ボールPentelが日本の雄ならば、ドイツの雄がシュナイダー852である。シュナイダーはドイツの文具メーカーで、いろいろなものを作っているのだが、その中に852というリフィルがある。これはペン先ごと換えるタイプの水性ボールペン用インクリフィルなのだが、なんと樹脂ペン先なのである(玉は金属らしい)。これがあなた、もうね、たまらない書き味なんですよ。といってもインクがドバドバ出過ぎて、いくらなんでも線が太すぎるし薄い紙だと裏抜けするので、常識的な意味での日本語筆記には全く適していない。欧米サイン文化の産物であろう。

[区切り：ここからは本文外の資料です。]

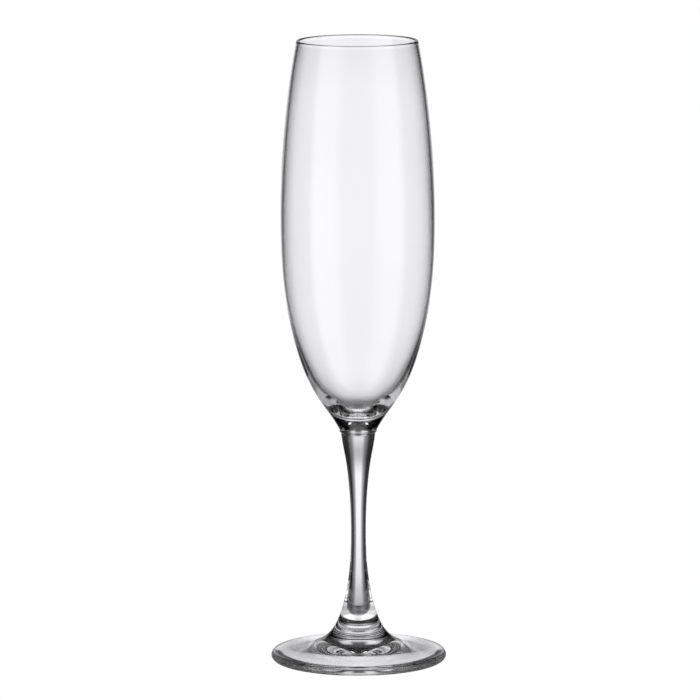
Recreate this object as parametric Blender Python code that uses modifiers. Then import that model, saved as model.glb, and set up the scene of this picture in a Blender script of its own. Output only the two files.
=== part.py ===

【SCHNEIDER/シュナイダー】ベースボール ブルー×ブラック

私自身はID Duoという、蛍光ペンとの2 in 1な軸を使っているのだが、852が使える一番安い軸は上に挙げたBaseballというものだと思う。国が違うのにまたもや品名がダジャレである。他にBreezeというのもあるが、樹脂ペン先の水性ボールペンの軸は、デザインを微妙にしなければならないという国際条約でもあるんだろうか。なんだこれは。おそらく子供向けなので、こんな感じのデザインばかりなんでしょうね。

長年にわたり、樹脂ペン先のボールペンは私が知る限り基本的にこの二強しか無く(もしかすると他にあるかもしれないのでご存じの方はぜひ教えてやってください)、それで別に困らなかったのだが、最近三菱鉛筆が、ジェットストリームでがっぽり稼いだ余裕のなせるわざか、突如樹脂ペン先な水性ボールペンの新作を投入してきたのである。その話はまた今度。

「君は樹脂ペン先のボールペンを知っているか」への1件のフィードバック

  1. 通りすがり

    三菱鉛筆のサインペン、uniリブの0.5mmが同じような樹脂のペン先ですよ!もし機会があったらお試しください。